PRATO – Le spiegazioni della tragedia di Prato, sette operai cinesi morti nell’incendio di una fabbrica-dormitorio, sono tutte nei numeri che mette in fila Silvia Pieraccini sul Sole 24 Ore:
“È in virtù di questi numeri – 1 azienda su 6 a Prato è cinese, i residenti provenienti dal paese del Dragone continuano a crescere senza freni (oggi sfiorano i 16mila, ai quali vanno aggiunti i non-residenti, per un totale che supera i 40mila orientali) – che la città toscana nel 2012 è risultata al primo posto in Italia per incidenza delle imprese a conduzione straniera sul totale di quelle registrate, col 26% (al secondo posto c’è Trieste con l’11%).
A dare linfa e vigore a questo esercito di aziende manifatturiere è l’infinita disponibilità di manodopera senza pretese e senza diritti, che gli imprenditori cinesi possono reperire in qualsiasi momento anche in altre città d’Italia e d’Europa, attivando il sistema di relazioni ramificate all’interno delle altre comunità cinesi.

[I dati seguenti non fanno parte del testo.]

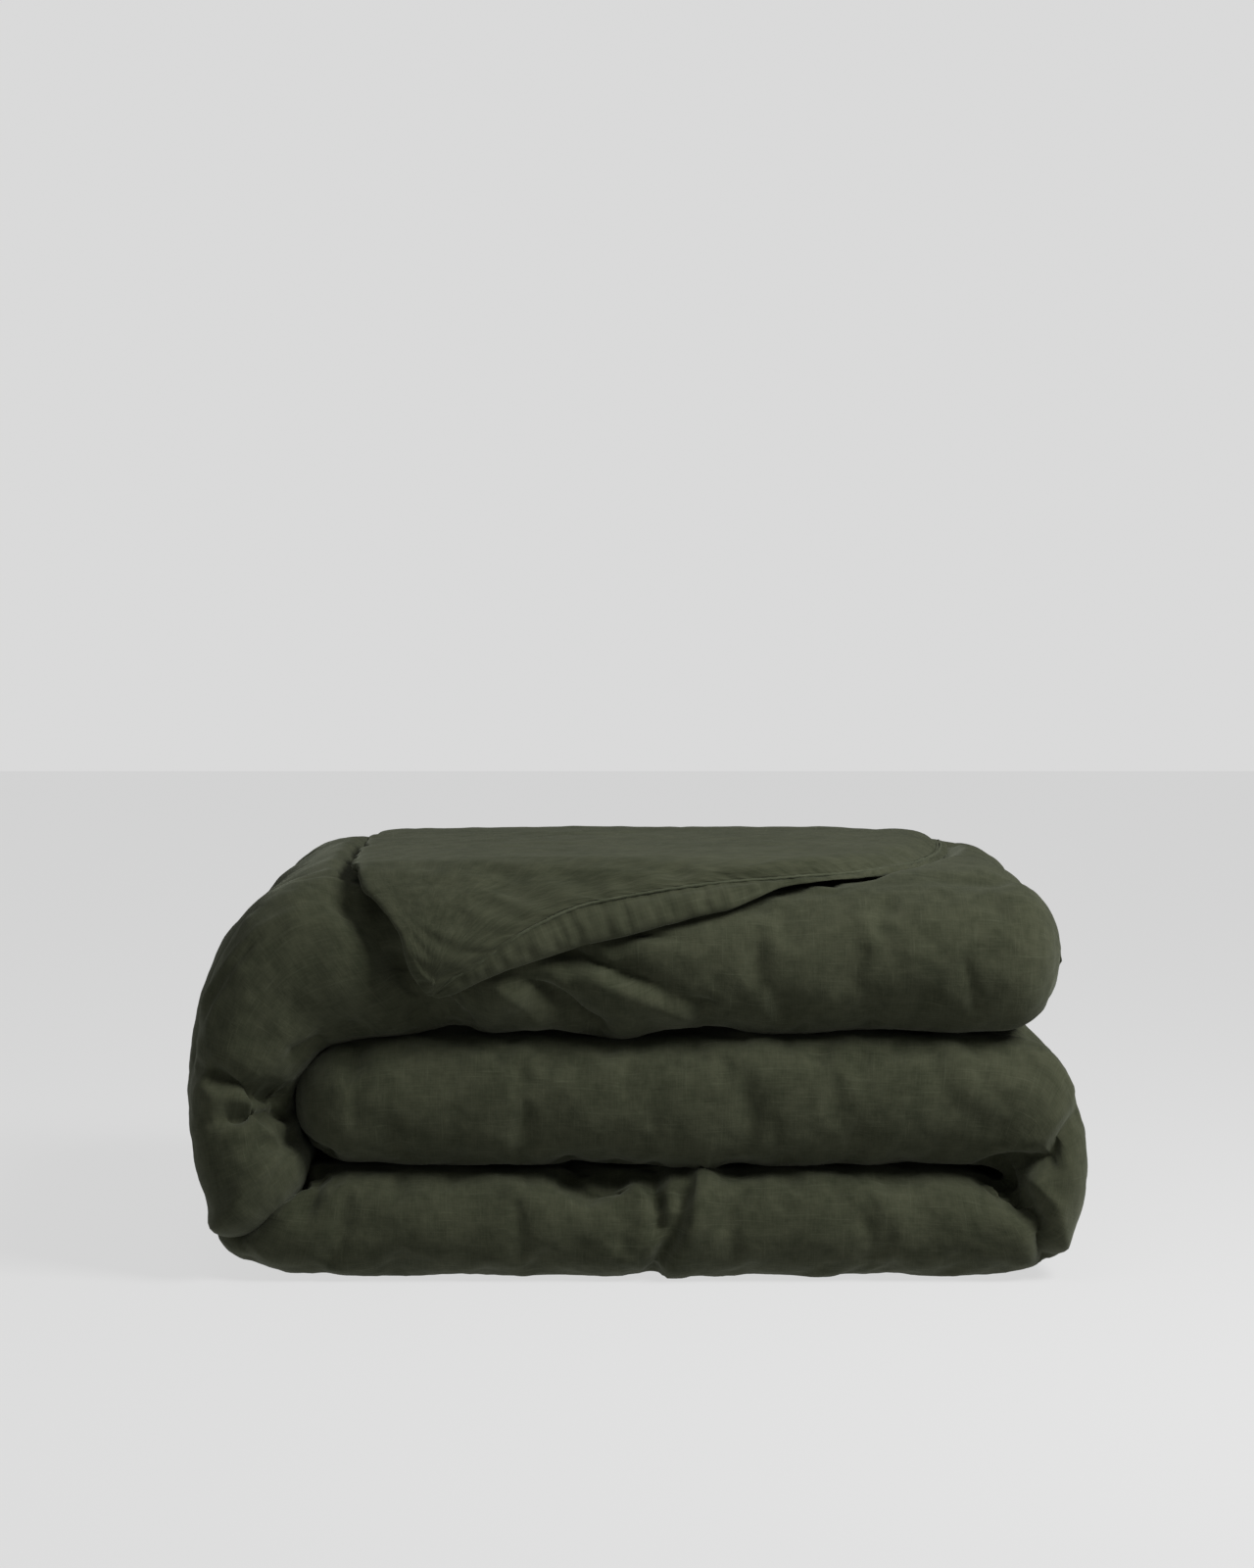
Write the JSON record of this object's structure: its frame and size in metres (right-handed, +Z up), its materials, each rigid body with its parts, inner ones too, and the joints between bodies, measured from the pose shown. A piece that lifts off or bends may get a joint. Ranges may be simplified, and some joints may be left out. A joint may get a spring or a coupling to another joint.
{
  "type": "folded duvet",
  "caption": "Duvet in a dark linen cover, doubled into plies and letter-folded into a stack; the top fold lifts open and one loose corner hangs over the front.",
  "frame": {"origin": "on the floor, under the middle of the folded stack's box", "axes": "+X along the front, left to right, +Y to the back where the hem and head edges are, +Z up"},
  "size_m": [0.76, 0.5532, 0.3548],
  "materials": {
    "cover_linen": "matte washed linen",
    "insert_shell": "matte cotton shell over filling",
    "seam_linen": "matte, stitched",
    "button_shell": "satin",
    "tie_tape": "matte woven tape"
  },
  "bodies": {
    "base": {"button_bottom_1": "button_shell", "button_bottom_2": "button_shell", "button_hem_bottom_third": "cover_linen", "button_hem_left_fold_lower": "cover_linen", "button_hem_middle_third": "cover_linen", "button_hem_right_fold": "cover_linen", "button_middle_1": "button_shell", "button_middle_2": "button_shell", "corner_tie_middle_foot": "tie_tape", "corner_tie_middle_head": "tie_tape", "cover_bottom_third": "cover_linen", "cover_left_fold_lower": "cover_linen", "cover_middle_third": "cover_linen", "cover_right_fold": "cover_linen", "head_seam_bottom_third": "seam_linen", "head_seam_left_fold_lower": "seam_linen", "head_seam_middle_third": "seam_linen", "head_seam_right_fold": "seam_linen", "insert_bottom_third": "insert_shell", "insert_left_fold_lower": "insert_shell", "insert_middle_third": "insert_shell", "insert_right_fold": "insert_shell"},
    "top_third": {"button_hem_left_fold_upper": "cover_linen", "button_hem_top_third": "cover_linen", "button_top_1": "button_shell", "button_top_2": "button_shell", "corner_tie_top_foot": "tie_tape", "cover_left_fold_upper": "cover_linen", "cover_loose_corner": "cover_linen", "cover_top_third": "cover_linen", "head_seam_left_fold_upper": "seam_linen", "head_seam_top_third": "seam_linen", "insert_left_fold_upper": "insert_shell", "insert_loose_corner": "insert_shell", "insert_top_third": "insert_shell"},
    "corner_flap": {"corner_flap_seam": "seam_linen", "corner_tie_flap": "tie_tape", "cover_corner_flap": "cover_linen", "insert_corner_flap": "insert_shell"}
  },
  "joints": [
    {"name": "top_unfold", "type": "hinge", "parent": "base", "child": "top_third", "pos_m": [-0.38, 0, 0.1678], "axis": [0, -1, 0], "range_deg": [0, 105]},
    {"name": "corner_lift", "type": "hinge", "parent": "top_third", "child": "corner_flap", "pos_m": [0, -0.2088, 0.3548], "axis": [-1, 0, 0], "range_deg": [0, 120]}
  ]
}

È per questo che una delle principali carte che il distretto cinese può spendere sul mercato internazionale è la rapidità nello smaltimento delle commesse – fino ad assicurare abiti e magliette cuciti e stirati in 48 ore – unita, naturalmente, al basso costo della manodopera, che può essere anche nullo nel caso (assai frequente) in cui il lavoratore cinese debba ripagare col proprio lavoro il costo della trasferta in Italia che è stato anticipato dal datore di lavoro o da organizzazioni criminali.
Il risultato è una competizione sul prezzo che lascia allibiti: una giacca a tre bottoni costa 2,30 euro di cucitura, 45 centesimi di bottoni, 80 centesimi di stiratura, 30 centesimi di taglio e 50 centesimi di guadagno del confezionista, per un prezzo totale di 4,35 euro a cui va aggiunto quello della stoffa (spesso importata dalla Cina a prezzi dieci volte inferiori a quelli dei tessuti prodotti a Prato, 50 centesimi al metro contro cinque euro); il costo di un pantalone può arrivare a 3,20 euro, comprensivo di 1,50 euro di cucitura, 10 centesimi di bottoni, 80 centesimi di stiratura, 30 centesimi di taglio e i “soliti” 50 centesimi di guadagno del confezionista.
Nei laboratori-dormitorio si lavora fino a 16-18 ore al giorno (le restanti servono per dormire e mangiare senza muoversi dallo stabilimento), senza neppure conoscere conquiste come il salario minimo e l’orario di lavoro. In realtà il funzionamento del mercato del lavoro cinese a Prato – messo in luce da una ricerca dell’istituto Ires del 2012 – è in grado di scoraggiare anche un volenteroso sindacalista alle prime armi: la mortalità dei contratti è altissima, e a distanza di quattro anni (dal 2008 al 2012) appena l’8% dei lavoratori risulta ancora occupato. Di fronte a una stima di lavoratori cinesi a Prato che si aggira sui 30-35 mila, poco più di 12mila sono quelli impiegati (rispetto agli oltre 38mila che hanno avuto un contratto negli ultimi anni), per il 70% nel settore abbigliamento. Ventimila lavoratori, in gran parte clandestini, restano invisibili alle banche dati e al fisco.
Gran parte dei contratti, addirittura il 91%, è a tempo indeterminato, fatto che si spiega con la consolidata abitudine dei datori di lavoro cinesi di pretendere dal lavoratore una lettera di dimissioni in bianco; e la forma di gran lunga prevalente è il part time, così da pagare meno contributi”.